В атмосфере тех лет это выглядело выходом для большинства советских евреев. Однако не вписалось в рамки смягчения режима, которым гордились послесталинские правители. Они перестали «наказывать» народы, но прежние «наказания» отменяли с большим разбором.
Послабления для немцев, а это был самый многочисленный репрессированный народ, вводили медленно и дозированно. И очень старались избежать превращения как бы «решенной» Сталиным немецкой проблемы в «нерешенную».
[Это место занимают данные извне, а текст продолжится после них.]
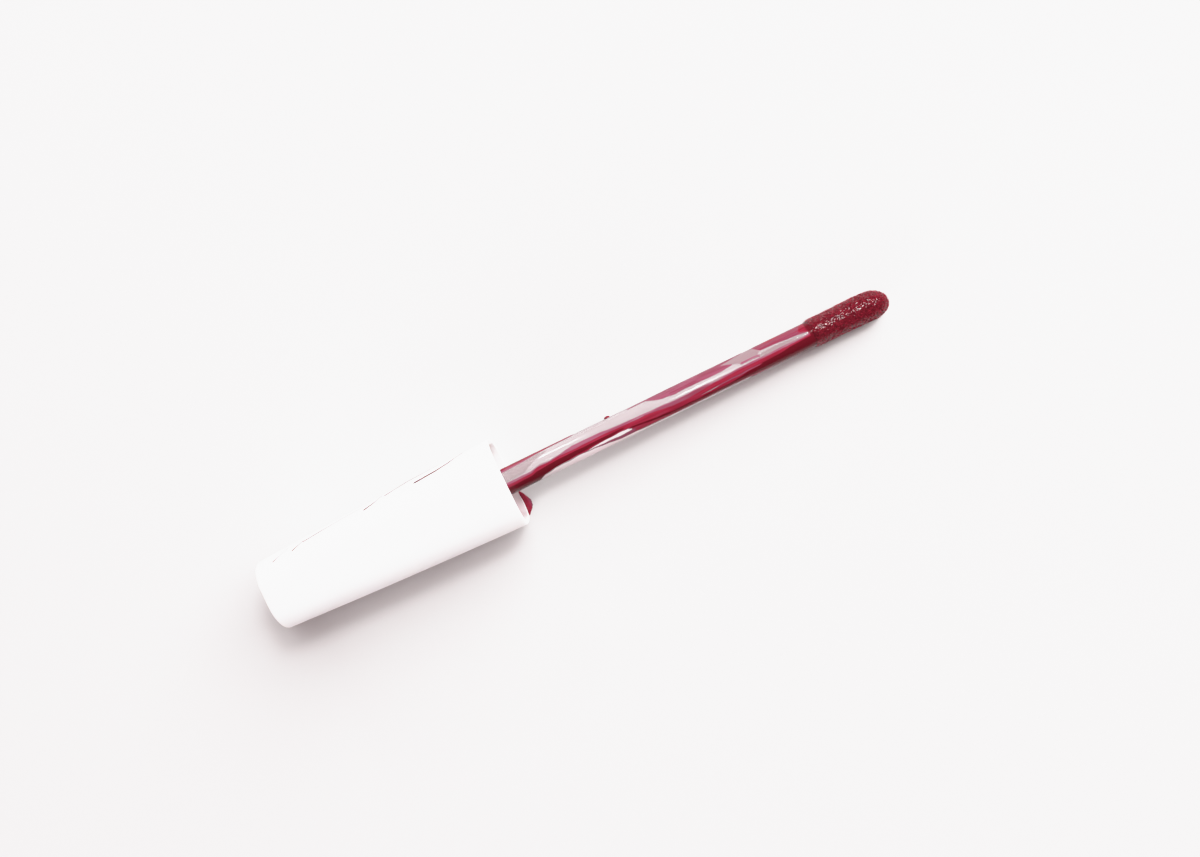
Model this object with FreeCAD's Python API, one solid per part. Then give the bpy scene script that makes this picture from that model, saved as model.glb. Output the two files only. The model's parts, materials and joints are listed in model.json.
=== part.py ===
"""Lip gloss applicator cap: a square white over-cap with a threaded liner, a clear wand and a flocked tip.

Every piece is drawn in the cap's own axes, in millimetres: the wand's axis is X, the mouth of the cap is
the plane X = 0, the wand points to +X and the closed end of the cap to -X. At the end all pieces are laid
down together, as the cap lies on a table: on the lower edge of its mouth and on the side of its tip.
"""
import FreeCAD, Part
import math
import os

Vector = FreeCAD.Vector
X_AXIS = Vector(1, 0, 0)
Y_AXIS = Vector(0, 1, 0)
ORIGIN = Vector(0, 0, 0)
TOLERANCE = 1e-4

# Over-cap
CAP_LENGTH = 43.1
MOUTH_ACROSS = 15.5            # across the flats
CLOSED_END_ACROSS = 11.9
CORNER_RADIUS = 4.8
CAP_WALL = 1.0
END_WALL = 1.1
END_EDGE_RADIUS = 0.6
RIM_EDGE_RADIUS = 0.2

# Threaded liner, pressed into the over-cap on its ribs
LINER_MOUTH_X = -1.7
LINER_OUTER_RADIUS = 5.8
LINER_BORE_RADIUS = 5.15
LINER_BORE_LENGTH = 10.5
LINER_PLATE = 1.0
LEAD_IN = 0.3
SOCKET_RADIUS = 3.2
SOCKET_DEPTH = 7.0             # of the blind hole that holds the wand
SOCKET_END_WALL = 0.8
COLLAR_HEIGHT = 1.0            # the socket stands this far out of the plate, inside the seal
RIB_WIDTH = 0.9
RIB_SETBACK = 1.3              # from the liner's mouth to the start of its ribs
RIBS_ON_FLATS = 1.9            # from the middle of each flat to its two ribs
RIB_OVERLAP = CAP_WALL / 3     # how far each rib is sunk into the liner's wall
THREAD_PITCH = 2.0
THREAD_TURNS = 1.75
THREAD_DEPTH = 0.5
THREAD_ROOT_WIDTH = 1.1
THREAD_CREST_WIDTH = 0.5
THREAD_SETBACK = 2.0           # from the liner's mouth to the middle of the first turn
THREAD_OVERLAP = 0.15          # how far the ridge is sunk into the wall

# Seal
SEAL_THICKNESS = 1.0
SEAL_OUTER_RADIUS = 5.0
SEAL_CLEARANCE = 0.1

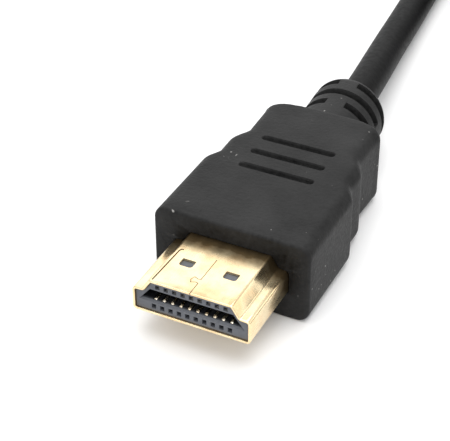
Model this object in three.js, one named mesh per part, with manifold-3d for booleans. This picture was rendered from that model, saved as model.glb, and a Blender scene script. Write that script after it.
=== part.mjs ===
// A thin video cable with a moulded plug at each end, its unseen length wound into a coil.
// Millimetres, +Z up. The near plug lies on the floor with its mating face towards -Y.
import * as THREE from "three";
import { mergeVertices } from "three/addons/utils/BufferGeometryUtils.js";
import Module from "manifold-3d";

const wasm = await Module();
wasm.setup();

// Plug shell: a folded sheet tube, wide below and narrower above its shoulders
const shellWidth = 13.9;
const shellHeight = 4.45;
const shellTopWidth = 9.7;
const shellWall = 0.28;
const shellReach = 9.5;
const shellTuck = 3.2;
const shellSideTop = 0.3;
const shellKinkDepth = 1.2;
const shellKinkHeight = 0.85;
const shellKinkRadius = 0.3;
const shellBottomRadius = 0.45;
const shellTopRadius = 0.4;
const shellShoulderRadius = 0.5;
const windowWidth = 1.6;
const windowLength = 1.25;
const windowSpacing = 5.2;
const windowSetback = 3.8;

// Contact carrier: the plastic block inside the shell
const carrierClearance = 0.08;
const carrierSetback = 0.25;
const slotWidth = 12.4;
const slotTopWidth = 9.8;
const slotBottomHeight = -0.45;
const slotTopHeight = 0.85;
const slotDepth = 8.2;
const lipDepth = 0.55;
const pocketFloor = -1.6;
const pocketSill = -1.0;
const pocketRoof = 1.6;
const pocketLintel = 1.1;

// Contacts: spring strips that lie in the pockets and bend into the slot
const contactPitch = 1.0;
const lowerContactCount = 10;
const upperContactCount = 9;
const contactWidth = 0.4;
const contactThickness = 0.2;
const contactClearance = 0.06;
const contactTuck = 1.4;
const contactRise = 0.12;
const contactNoseLength = 0.35;
const contactNoseDrop = 0.4;
const contactCrestLength = 0.9;
const contactArmLength = 3.6;

// Overmould: the moulded body that the hand holds
const bodyWidth = 18.9;
const bodyHeight = 10.1;
const bodyBelowShell = 5.65;
const bodyEdgeRadius = 1.5;
const bodyLength = 26.7;
const frontLength = 11.6;
const waistWidth = 16.9;
const waistLength = 2.6;
const middleWidth = 17.0;
const middleLength = 2.4;
const neckWidth = 14.6;
const neckLength = 3.2;
const tailWidth = 15.1;
const bodyRearRadius = 1.6;
const bodyClearance = 0.1;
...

Советские немцы жили теперь в дальних краях, и сколько-нибудь массового переселения их в центр России не допустили, несмотря на «оттепель». Так называемая реабилитация немцев, неполная и двусмысленная, состоялась лишь в 1964-м. А их движение за эмиграцию из СССР приобрело вес только в 1970-х, и власти утешались тем, что акции протеста в Москве и Ленинграде не могли быть постоянными и многолюдными.
Евреев оставили жить в столицах, раз уж Сталин до них не добрался, но отменять ущемления режим не собирался ни в сумбурные 1950-е, ни тем более в эпоху так называемого застоя.
Предложения отменить принудительность «еврейской» записи в паспортах время от времени всплывали, но всегда отклонялись. И не только из очевидных юдофобских соображений, хотя запреты и процентные нормы целиком отвечали миропониманию послесталинской номенклатуры и широкой публики, – но еще и потому, что позволение евреям становиться по своему выбору русскими стало бы неприемлемым прецедентом, поставило бы под вопрос статус множества прочих народов, дискриминируемых по племенному признаку.
Но независимо от позволений, роль русско-еврейской среды в России не снижалась, а скорее, росла.